- _To be done_
Extract each line of the data and write it out again exactly.

— START Data segment —

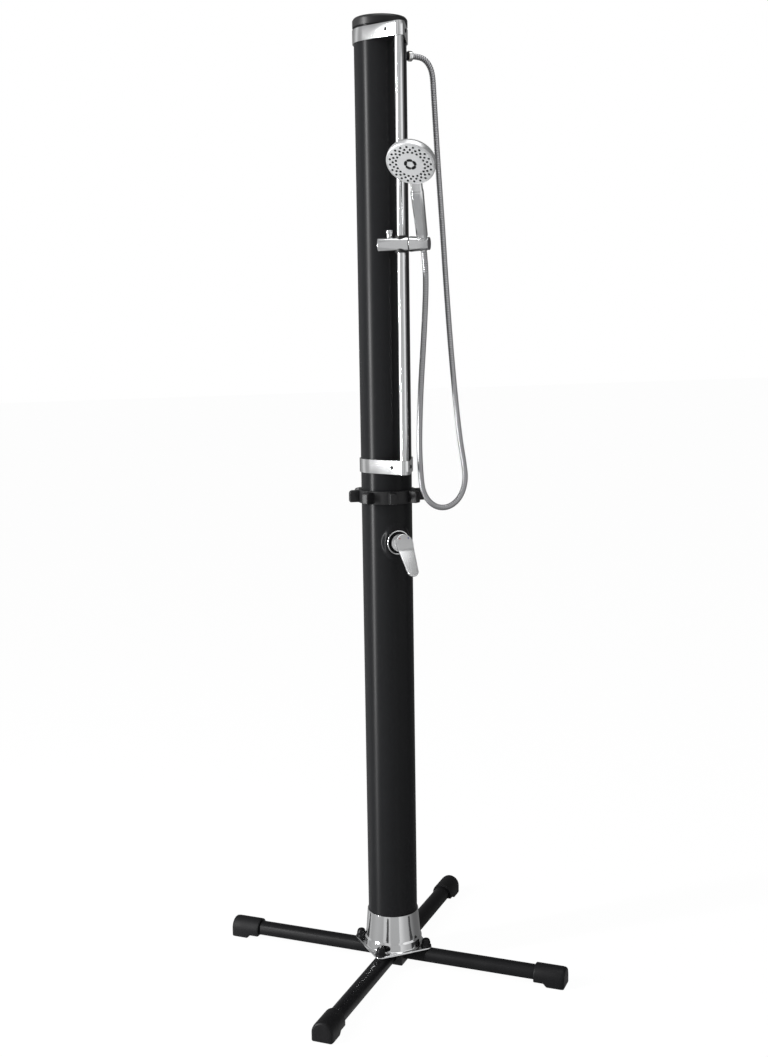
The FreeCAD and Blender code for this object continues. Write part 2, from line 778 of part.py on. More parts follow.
def make_mixer_body():
    """Brass body: a cup for the cartridge with cold, hot and mixed water ports."""
    cup = turned("mixer_cup", [
        (0, -mixer_back),
        (mixer_radius, -mixer_back),
        (mixer_radius, mixer_front),
        (0, mixer_front),
    ], None, (0, 0, 0), "Z", tap_frame)
    upright = cylinder("mixer_ports", port_radius, port_reach * 2, (0, 0, tap_height - port_reach))
    hot_port = cylinder("mixer_hot_port", port_radius - 1, port_reach - 8, (-hot_port_side, 0, tap_height))
    hot_arm = cylinder("mixer_hot_arm", port_radius - 2, hot_port_side, (0, 0, tap_height + 12), "-X")
    cavity = cylinder("mixer_cavity", mixer_bore, 80, (0, 0, cartridge_back), "Z", tap_frame)
    low_bore = cylinder("mixer_low_bore", port_bore, port_reach, (0, 0, tap_height - port_reach * 1.5))
    high_bore = cylinder("mixer_high_bore", port_bore, port_reach, (0, 0, tap_height + port_reach * 0.5))
    hot_bore = cylinder("mixer_hot_bore", port_bore, port_reach, (-hot_port_side, 0, tap_height + 16))
    return cut("mixer_body", fuse("mixer_solid", cup, upright, hot_port, hot_arm),
               cavity, low_bore, high_bore, hot_bore)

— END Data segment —

- _The result_
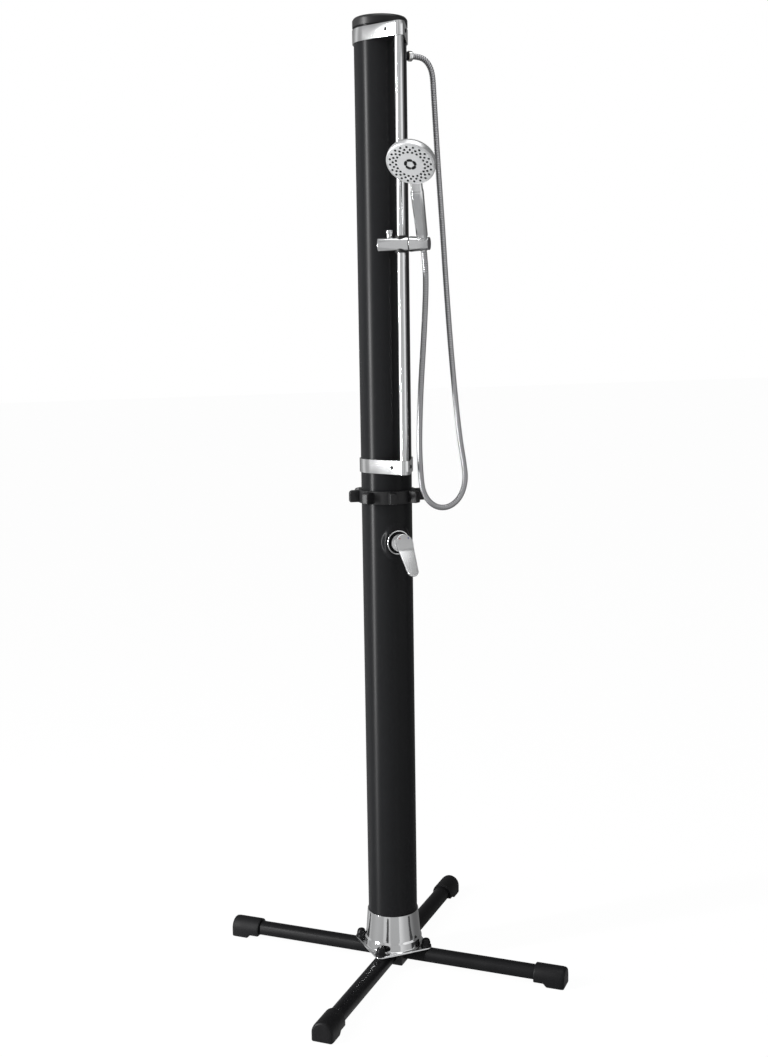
The FreeCAD and Blender code for this object continues. Write part 2, from line 778 of part.py on. More parts follow.
def make_mixer_body():
    """Brass body: a cup for the cartridge with cold, hot and mixed water ports."""
    cup = turned("mixer_cup", [
        (0, -mixer_back),
        (mixer_radius, -mixer_back),
        (mixer_radius, mixer_front),
        (0, mixer_front),
    ], None, (0, 0, 0), "Z", tap_frame)
    upright = cylinder("mixer_ports", port_radius, port_reach * 2, (0, 0, tap_height - port_reach))
    hot_port = cylinder("mixer_hot_port", port_radius - 1, port_reach - 8, (-hot_port_side, 0, tap_height))
    hot_arm = cylinder("mixer_hot_arm", port_radius - 2, hot_port_side, (0, 0, tap_height + 12), "-X")
    cavity = cylinder("mixer_cavity", mixer_bore, 80, (0, 0, cartridge_back), "Z", tap_frame)
    low_bore = cylinder("mixer_low_bore", port_bore, port_reach, (0, 0, tap_height - port_reach * 1.5))
    high_bore = cylinder("mixer_high_bore", port_bore, port_reach, (0, 0, tap_height + port_reach * 0.5))
    hot_bore = cylinder("mixer_hot_bore", port_bore, port_reach, (-hot_port_side, 0, tap_height + 16))
    return cut("mixer_body", fuse("mixer_solid", cup, upright, hot_port, hot_arm),
               cavity, low_bore, high_bore, hot_bore)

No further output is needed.